The editors all pointed out that their advice and suggestions are just that, advice and suggestions. Though there may be spelling/grammatical points that you really *should* fix, any other ideas about story, plot or characterisation is exactly that, their idea. Every editor you go to will have a different idea, but the point is to listen to what they are saying is wrong with it, and think about it, and work on fixing it – whether you use their ideas on how to fix it, or come up with your own, it’s important to take into consideration that they are (usually) well versed in what publishers are looking for/selling at that time, and they know what’s needed to make your manuscript shine.

Sunday the highlights of the day were probably ‘The Pitch’ in which a handful of aspiring authors were invited to pitch their story idea to a panel of publishers (there were representatives from Melbourne University Publishing, Random House Australia, Forty South and Island magazine), in front of an audience of close to 200 people!
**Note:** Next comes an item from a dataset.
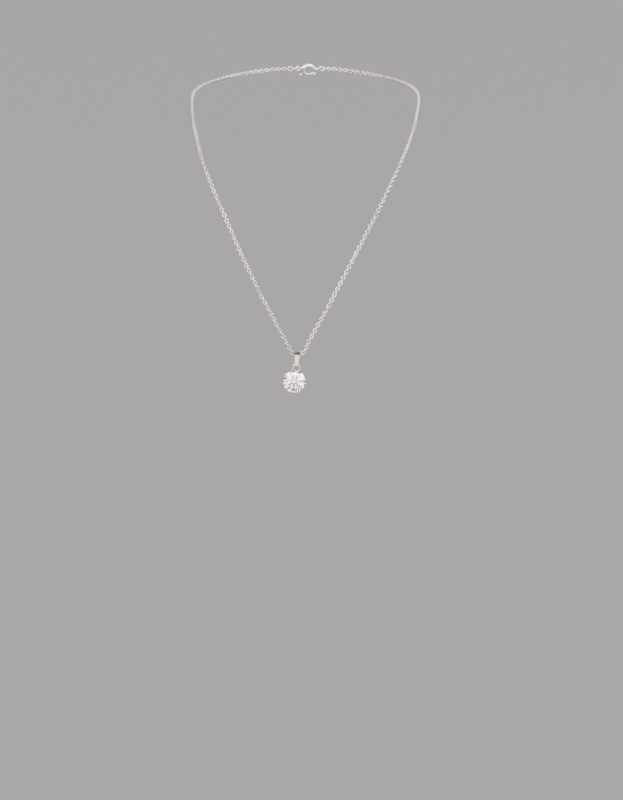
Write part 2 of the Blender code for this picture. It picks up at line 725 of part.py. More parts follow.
catch_ring_pivot = add_pivot("catch_ring_pivot", clasp_line, root)
bpy.context.view_layer.update()

build_chain(root, front)
build_end_links(root)
build_bail(bail_pivot)
split_ring("jump_ring", RING_RADIUS, RING_WIRE, RING_SEAM_AT, ring_pivot, (0, 0, 0))
head_place = Vector((0, -HOOK_DEPTH, -HOOK_RADIUS))
stone = build_stone(head_pivot, head_place)
build_setting(head_pivot, head_place, stone)
build_clasp(clasp_frame, lever_pivot)
for name, radius, wire, pivot in (
    ("clasp_ring", CLASP_RING_RADIUS, CLASP_RING_WIRE, clasp_ring_pivot),
    ("catch_ring", CATCH_RING_RADIUS, CATCH_RING_WIRE, catch_ring_pivot),
):
    split_ring(name, radius, wire, NAPE_SEAM_AT, pivot, (nape[name], 0, 0), flat=True)
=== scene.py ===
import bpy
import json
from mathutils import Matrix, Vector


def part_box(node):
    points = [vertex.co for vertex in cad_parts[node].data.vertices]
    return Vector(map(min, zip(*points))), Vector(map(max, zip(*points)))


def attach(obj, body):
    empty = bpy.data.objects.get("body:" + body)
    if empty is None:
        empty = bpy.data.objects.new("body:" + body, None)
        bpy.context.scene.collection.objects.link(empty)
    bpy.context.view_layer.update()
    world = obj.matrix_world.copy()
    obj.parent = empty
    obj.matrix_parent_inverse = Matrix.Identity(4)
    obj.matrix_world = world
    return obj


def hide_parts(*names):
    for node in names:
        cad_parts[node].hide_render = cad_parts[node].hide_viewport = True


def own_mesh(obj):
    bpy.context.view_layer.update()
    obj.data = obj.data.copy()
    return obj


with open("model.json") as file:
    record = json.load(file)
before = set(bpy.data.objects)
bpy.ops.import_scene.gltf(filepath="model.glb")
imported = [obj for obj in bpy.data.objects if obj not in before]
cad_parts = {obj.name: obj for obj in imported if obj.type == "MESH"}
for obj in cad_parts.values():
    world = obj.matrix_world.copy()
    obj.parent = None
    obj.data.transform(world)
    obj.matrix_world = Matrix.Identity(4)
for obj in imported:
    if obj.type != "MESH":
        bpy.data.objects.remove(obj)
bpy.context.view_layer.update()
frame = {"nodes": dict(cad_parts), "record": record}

import json
import math
import random

import bmesh
import bpy
from mathutils import Euler, Matrix, Vector

mm = 0.001
toMetres = Matrix.Scale(mm, 4)
joints = {joint["name"]: joint for joint in frame["record"]["behaviour"]["joints"]}
print("frame loaded:", len(frame["nodes"]), "nodes")


# colours, nodes, modifiers and pieces

def hexToLinear(code):
    channels = [int(code[i:i + 2], 16) / 255 for i in (1, 3, 5)]
    return [c / 12.92 if c <= 0.04045 else ((c + 0.055) / 1.055) ** 2.4 for c in channels] + [1.0]


def addNode(tree, kind, settings, links=None):
    node = tree.nodes.new(kind)
    for name, value in settings.items():
        if isinstance(name, int) or name in node.inputs:
            node.inputs[name].default_value = value
        else:
            setattr(node, name, value)
    for name, source in (links or {}).items():
        tree.links.new(source, node.inputs[name])
    return node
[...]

While the level of professionalism in the pitches varied, it was fascinating to see the different ways in which authors presented their stories, and to hear from the judges what made the winning pitch (the prize was a bottle of champagne, and consideration of your manuscript) stand out – namely telling the story succinctly, stating her audience, and validating herself – she spoke of what her story would achieve and she spoke with confidence and certainty that she could do it.

The other panel I attended on the Sunday was ‘Our Black Past – Aboriginal Stories that Had to be Told’ with fiction author Rohan Wilson, and Academic Authors Dr Kristyn Harman and Professor Henry Reynolds. This is particularly interesting to me, as my current WIP features an Aboriginal woman as one of the main characters. There was discussion of appropriating stories belonging to another people (something which was also discussed by Hannah Kent in her talk), and of representing a people for whom there are no records outside of their interactions with white settlers. Rohan Wilson’s book ‘The Roving Party’ has to jump to the top of my reading list, for his story, so I understand, discusses the frontier conflict between Aborigines and settlers, with sections from the point of view of the Aborigines themselves.

The weekend gave me so much to think about, I’m still making notes from remembered talks, and I’ve been furiously jotting down ideas for my own story as the inspiration from the weekend just flows!